LSE Data Science Institute

27 Feb 2023

⏪ Recap

A model is a mathematical representation of a real-world process, a simplified version of reality.
We saw examples of a linear regression model.
- It contains several assumptions that need to be met for the model to be valid.
- Social scientists have been using linear regression models for decades.

⏪ Recap: Linear Regression

We also saw how linear regression models are normally represented mathematically:

The generic supervised model:

\[ Y = \operatorname{f}(X) + \epsilon \]

is defined more explicitly as follows ➡️

Simple linear regression

\[ \begin{align} Y = \beta_0 +& \beta_1 X + \epsilon, \\ \\ \\ \end{align} \]

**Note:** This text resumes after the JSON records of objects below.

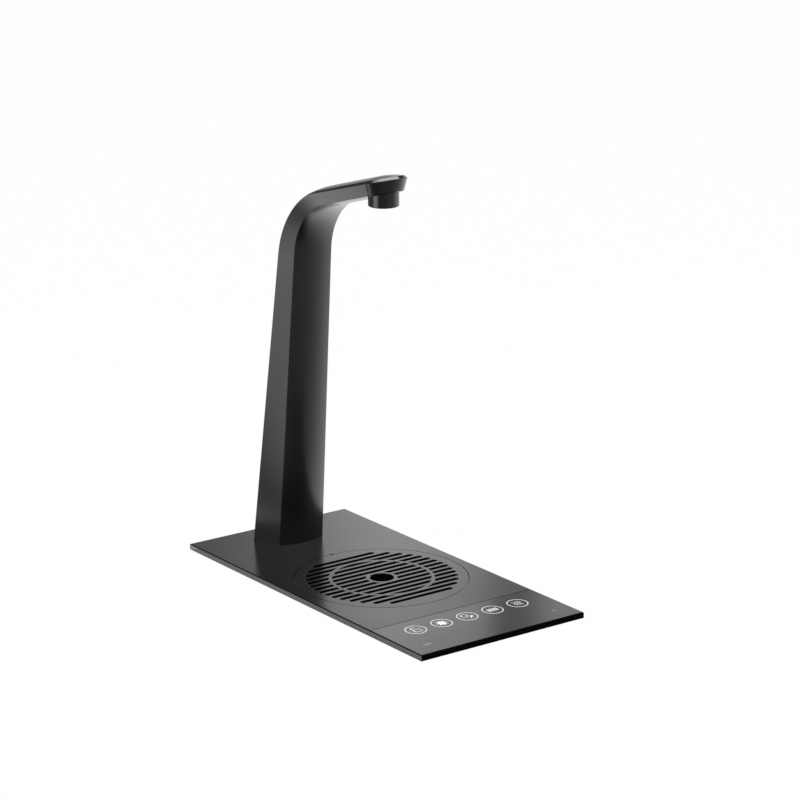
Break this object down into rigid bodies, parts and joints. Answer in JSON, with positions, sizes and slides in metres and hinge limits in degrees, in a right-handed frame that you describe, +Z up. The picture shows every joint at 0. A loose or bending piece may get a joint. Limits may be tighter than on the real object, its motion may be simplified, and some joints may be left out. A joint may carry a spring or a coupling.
{
  "type": "water dispenser tap",
  "caption": "Satin black hot, chilled and sparkling water tap with swept arm, touch icon panel and round slotted drip tray on a slim worktop plate",
  "frame": {"origin": "the mounting shank's axis at the worktop's top face, which is the underside of the base plate and its gasket", "axes": "-Y is the front with the touch icons, +Z is up along the shank, +X is the user's right"},
  "size_m": [0.16, 0.325, 0.476],
  "materials": {
    "satin_black_metal": "satin black powder coat",
    "black_glass": "gloss black back-printed glass",
    "black_moulding": "fine texture",
    "seal_rubber": "moulded",
    "diffuser_film": "matt translucent white",
    "board_green": "solder mask",
    "stainless": "plain stainless",
    "brass_fitting": "machined",
    "cast_foot": "cast, machined faces",
    "water_tube": "smooth translucent",
    "straightener_plastic": "moulded"
  },
  "bodies": {
    "stand": {"base_plate": "satin_black_metal", "worktop_gasket": "seal_rubber", "touch_panel": "black_glass", "icon_diffuser": "diffuser_film", "touch_pcb": "board_green", "control_box": "black_moulding", "control_box_screws": "stainless", "cable_gland": "black_moulding", "grille_pads": "seal_rubber", "drip_bowl": "black_moulding", "bowl_seal": "seal_rubber", "bowl_screws": "stainless", "drain_strainer": "stainless", "drain_spigot": "black_moulding", "drain_washer": "seal_rubber", "drain_nut": "black_moulding", "column_shell": "satin_black_metal", "column_foot": "cast_foot", "column_gasket": "seal_rubber", "foot_screws": "stainless", "shank": "brass_fitting", "hot_tube": "water_tube", "chilled_tube": "water_tube", "sparkling_tube": "water_tube", "tube_spacer": "black_moulding", "outlet_block": "brass_fitting"},
    "grille": {"drip_grille": "satin_black_metal"},
    "clamp_set": {"shank_washer": "seal_rubber", "clamp_plate": "stainless", "backnut": "brass_fitting"},
    "nozzle_insert": {"flow_straightener": "straightener_plastic", "nozzle_seal": "seal_rubber"},
    "nozzle_housing": {"nozzle": "satin_black_metal"}
  },
  "joints": [
    {"name": "grille_lift", "type": "slide", "parent": "stand", "child": "grille", "axis": [0, 0, 1], "range_m": [0, 0.04]},
    {"name": "clamp_travel", "type": "slide", "parent": "stand", "child": "clamp_set", "axis": [0, 0, -1], "range_m": [-0.02, 0.09]},
    {"name": "nozzle_drop", "type": "slide", "parent": "stand", "child": "nozzle_insert", "axis": [0, 0, -1], "range_m": [0, 0.006]},
    {"name": "nozzle_turn", "type": "hinge", "parent": "nozzle_insert", "child": "nozzle_housing", "pos_m": [0, -0.131, 0.32], "axis": [0, 0, 1], "range_deg": [0, 1440]}
  ],
  "couplings": [
    {"joint": "nozzle_drop", "follows": "nozzle_turn", "m_per_rad": 0.00023873}
  ]
}
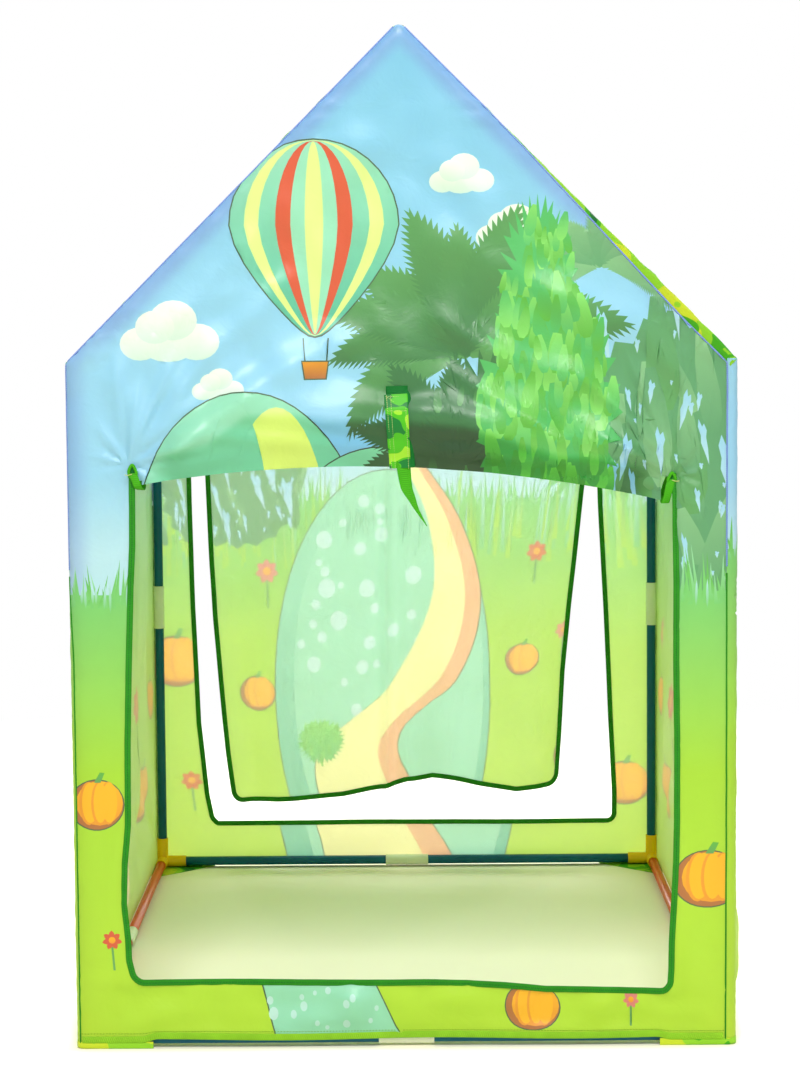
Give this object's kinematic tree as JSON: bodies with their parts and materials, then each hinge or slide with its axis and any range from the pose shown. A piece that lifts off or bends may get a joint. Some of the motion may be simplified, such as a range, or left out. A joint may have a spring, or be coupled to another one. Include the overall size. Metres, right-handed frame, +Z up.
{
  "type": "kids play tent",
  "caption": "House-shaped play tent: printed cloth cover over a push-fit plastic tube frame, with a doorway at each end, one door rolled up and one hanging.",
  "frame": {"origin": "on the ground under the middle of the tent", "axes": "+Z up, -Y the front with the rolled door, +X to the right seen from the front"},
  "size_m": [0.6904, 0.9375, 1.0611],
  "materials": {
    "blue_tube": "smooth extruded teal blue plastic",
    "orange_tube": "smooth extruded orange plastic",
    "connector": "moulded yellow plastic",
    "coupler": "moulded translucent white plastic",
    "gable_cloth": "thin woven polyester, printed",
    "wall_cloth": "thin woven polyester, printed",
    "roof_cloth": "thin woven polyester, printed",
    "door_cloth": "thin woven polyester, printed",
    "strap_cloth": "thin woven polyester, printed, doubled",
    "tie_ribbon": "green woven ribbon"
  },
  "bodies": {
    "tent": {"base_corner_front_left": "connector", "base_corner_front_right": "connector", "base_corner_rear_left": "connector", "base_corner_rear_right": "connector", "base_rail_left_coupler": "coupler", "base_rail_left_front": "orange_tube", "base_rail_left_rear": "orange_tube", "base_rail_right_coupler": "coupler", "base_rail_right_front": "orange_tube", "base_rail_right_rear": "orange_tube", "eave_corner_front_left": "connector", "eave_corner_front_right": "connector", "eave_corner_rear_left": "connector", "eave_corner_rear_right": "connector", "eave_rail_left_coupler": "coupler", "eave_rail_left_front": "orange_tube", "eave_rail_left_rear": "orange_tube", "eave_rail_right_coupler": "coupler", "eave_rail_right_front": "orange_tube", "eave_rail_right_rear": "orange_tube", "front_door_curtain": "door_cloth", "front_panel": "gable_cloth", "post_front_left_coupler": "coupler", "post_front_left_lower": "blue_tube", "post_front_left_upper": "blue_tube", "post_front_right_coupler": "coupler", "post_front_right_lower": "blue_tube", "post_front_right_upper": "blue_tube", "post_rear_left_coupler": "coupler", "post_rear_left_lower": "blue_tube", "post_rear_left_upper": "blue_tube", "post_rear_right_coupler": "coupler", "post_rear_right_lower": "blue_tube", "post_rear_right_upper": "blue_tube", "rafter_front_left": "orange_tube", "rafter_front_right": "orange_tube", "rafter_rear_left": "orange_tube", "rafter_rear_right": "orange_tube", "rear_panel": "gable_cloth", "ridge_joint_front": "connector", "ridge_joint_rear": "connector", "ridge_rail_coupler": "coupler", "ridge_rail_front": "orange_tube", "ridge_rail_rear": "orange_tube", "roof_left": "roof_cloth", "roof_right": "roof_cloth", "side_wall_left": "wall_cloth", "side_wall_right": "wall_cloth", "sill_front_coupler": "coupler", "sill_front_left": "blue_tube", "sill_front_right": "blue_tube", "sill_rear_coupler": "coupler", "sill_rear_left": "blue_tube", "sill_rear_right": "blue_tube", "tie_left": "tie_ribbon", "tie_right": "tie_ribbon"},
    "front_door": {"front_door_roll": "door_cloth"},
    "rear_door": {"rear_door_flap": "door_cloth"},
    "strap": {"middle_strap": "strap_cloth"}
  },
  "joints": [
    {"name": "front_door_let_down", "type": "slide", "parent": "tent", "child": "front_door", "axis": [0, 0, -1], "range_m": [0, 0.505], "deforming": ["front_door_curtain"]},
    {"name": "rear_door_swing", "type": "hinge", "parent": "tent", "child": "rear_door", "pos_m": [0, 0.4651, 0.5951], "axis": [1, 0, 0], "range_deg": [-85, 85]},
    {"name": "strap_lift", "type": "hinge", "parent": "tent", "child": "strap", "pos_m": [0, -0.4662, 0.682], "axis": [-1, 0, 0], "range_deg": [0, 120]}
  ]
}
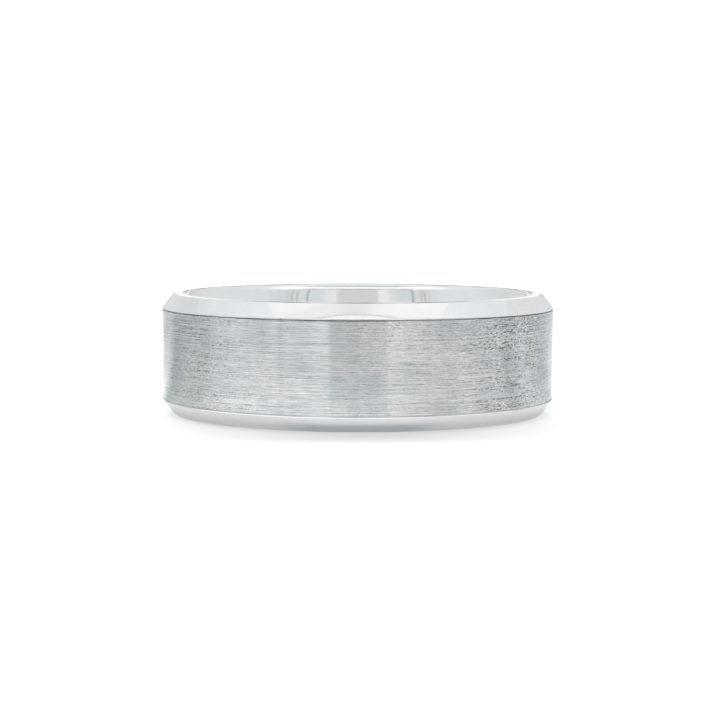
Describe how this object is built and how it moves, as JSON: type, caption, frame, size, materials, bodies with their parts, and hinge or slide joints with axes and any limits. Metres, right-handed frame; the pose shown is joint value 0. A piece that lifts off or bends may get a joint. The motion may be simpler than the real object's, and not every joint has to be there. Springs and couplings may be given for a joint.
{
  "type": "wedding band",
  "caption": "Flat comfort-fit wedding band: a satin-brushed centre sleeve between two polished bevelled edge rings, all seated on a polished inner liner.",
  "frame": {"origin": "centre of the finger hole, on its axis, halfway along the band's width", "axes": "+Z along the finger hole's axis; X and Y are any two directions across it, because the band is a body of revolution"},
  "size_m": [0.0228, 0.0228, 0.007],
  "materials": {
    "polished_bore": "polished",
    "brushed_face": "satin",
    "polished_bevel": "polished"
  },
  "bodies": {
    "root": {"comfort_liner": "polished_bore", "centre_sleeve": "brushed_face", "upper_edge_ring": "polished_bevel", "lower_edge_ring": "polished_bevel"}
  },
  "joints": []
}
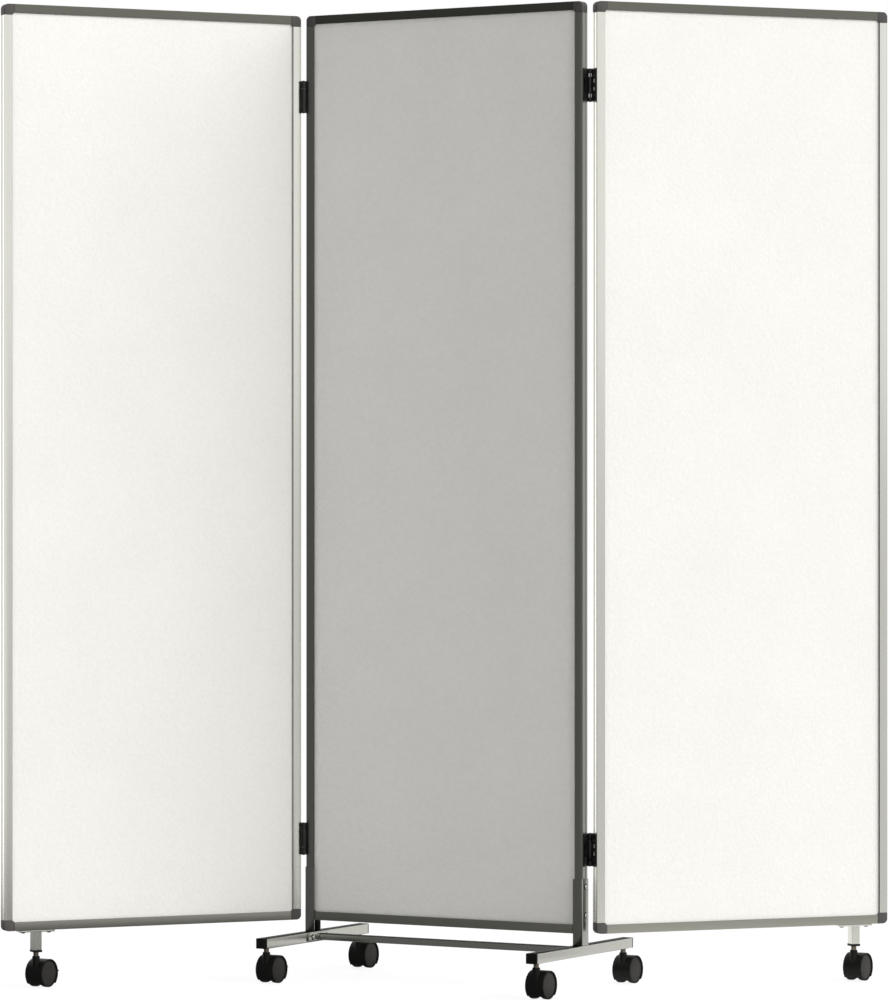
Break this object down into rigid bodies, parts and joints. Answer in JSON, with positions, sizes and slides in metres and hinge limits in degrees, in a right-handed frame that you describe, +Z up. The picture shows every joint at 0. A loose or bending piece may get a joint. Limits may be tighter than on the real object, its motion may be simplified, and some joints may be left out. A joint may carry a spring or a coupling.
{
  "type": "ward privacy screen on wheels",
  "caption": "Folding ward privacy screen: white boards in aluminium frames, hinged in a zig-zag, the middle one on a footed base, standing on hooded swivel casters.",
  "frame": {"origin": "on the floor, at the centre of the box round the screen as it stands half folded; the middle panel's own centre lies 12.1 mm to -X and 9.3 mm to +Y of it", "axes": "+X along the middle panel, to the right as seen from its front; -Y is the front of the middle panel; +Z up"},
  "size_m": [1.339, 0.978, 1.802],
  "materials": {
    "aluminium": "satin anodised",
    "board": "matt white, lightly textured",
    "corner_plastic": "matt dark grey",
    "black_plastic": "matt black",
    "hinge": "satin black",
    "wheel": "matt dark grey"
  },
  "bodies": {
    "stand": {"middle_panel_left_rail": "aluminium", "middle_panel_right_rail": "aluminium", "middle_panel_bottom_rail": "aluminium", "middle_panel_top_rail": "aluminium", "middle_panel_bottom_left_corner": "corner_plastic", "middle_panel_bottom_right_corner": "corner_plastic", "middle_panel_top_right_corner": "corner_plastic", "middle_panel_top_left_corner": "corner_plastic", "middle_panel_board": "board", "left_foot": "aluminium", "left_foot_front_cap": "black_plastic", "left_foot_back_cap": "black_plastic", "right_foot": "aluminium", "right_foot_front_cap": "black_plastic", "right_foot_back_cap": "black_plastic", "crossbar": "aluminium", "left_lower_hinge_pin_leaf": "hinge", "left_upper_hinge_pin_leaf": "hinge", "right_lower_hinge_pin_leaf": "hinge", "right_upper_hinge_pin_leaf": "hinge"},
    "left_wing": {"left_panel_outer_rail": "aluminium", "left_panel_inner_rail": "aluminium", "left_panel_bottom_rail": "aluminium", "left_panel_top_rail": "aluminium", "left_panel_bottom_outer_corner": "corner_plastic", "left_panel_bottom_inner_corner": "corner_plastic", "left_panel_top_inner_corner": "corner_plastic", "left_panel_top_outer_corner": "corner_plastic", "left_panel_board": "board", "left_wing_post": "aluminium", "left_wing_post_cap": "black_plastic", "left_lower_hinge_wing_leaf": "hinge", "left_upper_hinge_wing_leaf": "hinge"},
    "right_wing": {"right_panel_inner_rail": "aluminium", "right_panel_outer_rail": "aluminium", "right_panel_bottom_rail": "aluminium", "right_panel_top_rail": "aluminium", "right_panel_bottom_inner_corner": "corner_plastic", "right_panel_bottom_outer_corner": "corner_plastic", "right_panel_top_outer_corner": "corner_plastic", "right_panel_top_inner_corner": "corner_plastic", "right_panel_board": "board", "right_wing_post": "aluminium", "right_wing_post_cap": "black_plastic", "right_lower_hinge_wing_leaf": "hinge", "right_upper_hinge_wing_leaf": "hinge"},
    "left_front_swivel": {"left_front_caster_housing": "black_plastic"},
    "left_front_wheels": {"left_front_caster_wheels": "wheel"},
    "left_front_brake": {"left_front_caster_brake_pedal": "black_plastic"},
    "left_back_swivel": {"left_back_caster_housing": "black_plastic"},
    "left_back_wheels": {"left_back_caster_wheels": "wheel"},
    "right_front_swivel": {"right_front_caster_housing": "black_plastic"},
    "right_front_wheels": {"right_front_caster_wheels": "wheel"},
    "right_back_swivel": {"right_back_caster_housing": "black_plastic"},
    "right_back_wheels": {"right_back_caster_wheels": "wheel"},
    "left_wing_swivel": {"left_wing_caster_housing": "black_plastic"},
    "left_wing_wheels": {"left_wing_caster_wheels": "wheel"},
    "left_wing_brake": {"left_wing_caster_brake_pedal": "black_plastic"},
    "right_wing_swivel": {"right_wing_caster_housing": "black_plastic"},
    "right_wing_wheels": {"right_wing_caster_wheels": "wheel"}
  },
  "joints": [
    {"name": "left_wing_fold", "type": "hinge", "parent": "stand", "child": "left_wing", "pos_m": [-0.31011, -0.00519, 0.258], "axis": [0, 0, 1], "range_deg": [-55.1, 124.9]},
    {"name": "right_wing_fold", "type": "hinge", "parent": "stand", "child": "right_wing", "pos_m": [0.28589, 0.02381, 0.258], "axis": [0, 0, 1], "range_deg": [-52.1, 127.9]},
    {"name": "left_front_caster_swivel", "type": "hinge", "parent": "stand", "child": "left_front_swivel", "pos_m": [-0.29766, -0.15569, 0.06], "axis": [0, 0, 1], "continuous": true},
    {"name": "left_front_caster_roll", "type": "hinge", "parent": "left_front_swivel", "child": "left_front_wheels", "pos_m": [-0.29766, -0.13769, 0.025], "axis": [1, 0, 0], "continuous": true},
    {"name": "left_front_caster_brake", "type": "hinge", "parent": "left_front_swivel", "child": "left_front_brake", "pos_m": [-0.29766, -0.11056, 0.02881], "axis": [-1, 0, 0], "range_deg": [0, 20]},
    {"name": "left_back_caster_swivel", "type": "hinge", "parent": "stand", "child": "left_back_swivel", "pos_m": [-0.29766, 0.17431, 0.06], "axis": [0, 0, 1], "continuous": true},
    {"name": "left_back_caster_roll", "type": "hinge", "parent": "left_back_swivel", "child": "left_back_wheels", "pos_m": [-0.29766, 0.19231, 0.025], "axis": [1, 0, 0], "continuous": true},
    {"name": "right_front_caster_swivel", "type": "hinge", "parent": "stand", "child": "right_front_swivel", "pos_m": [0.27344, -0.15569, 0.06], "axis": [0, 0, 1], "continuous": true},
    {"name": "right_front_caster_roll", "type": "hinge", "parent": "right_front_swivel", "child": "right_front_wheels", "pos_m": [0.27344, -0.13769, 0.025], "axis": [1, 0, 0], "continuous": true},
    {"name": "right_back_caster_swivel", "type": "hinge", "parent": "stand", "child": "right_back_swivel", "pos_m": [0.27344, 0.17431, 0.06], "axis": [0, 0, 1], "continuous": true},
    {"name": "right_back_caster_roll", "type": "hinge", "parent": "right_back_swivel", "child": "right_back_wheels", "pos_m": [0.27344, 0.19231, 0.025], "axis": [1, 0, 0], "continuous": true},
    {"name": "left_wing_caster_swivel", "type": "hinge", "parent": "left_wing", "child": "left_wing_swivel", "pos_m": [-0.6241, -0.42994, 0.06], "axis": [0, 0, 1], "continuous": true},
    {"name": "left_wing_caster_roll", "type": "hinge", "parent": "left_wing_swivel", "child": "left_wing_wheels", "pos_m": [-0.6241, -0.41194, 0.025], "axis": [1, 0, 0], "continuous": true},
    {"name": "left_wing_caster_brake", "type": "hinge", "parent": "left_wing_swivel", "child": "left_wing_brake", "pos_m": [-0.6241, -0.38481, 0.02881], "axis": [-1, 0, 0], "range_deg": [0, 20]},
    {"name": "right_wing_caster_swivel", "type": "hinge", "parent": "right_wing", "child": "right_wing_swivel", "pos_m": [0.62167, 0.43154, 0.06], "axis": [0, 0, 1], "continuous": true},
    {"name": "right_wing_caster_roll", "type": "hinge", "parent": "right_wing_swivel", "child": "right_wing_wheels", "pos_m": [0.62167, 0.44954, 0.025], "axis": [1, 0, 0], "continuous": true}
  ]
}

when we use a single predictor, \(X\).

Multiple linear regression

\[ \begin{align} Y = \beta_0 &+ \beta_1 X_1 + \beta_2 X_2 \\ &+ \dots \\ &+ \beta_p X_p + \epsilon \end{align} \]

when there are multiple predictors, \(X_p\).

Note

As a well-studied statistical technique, we know a lot about the properties of the model.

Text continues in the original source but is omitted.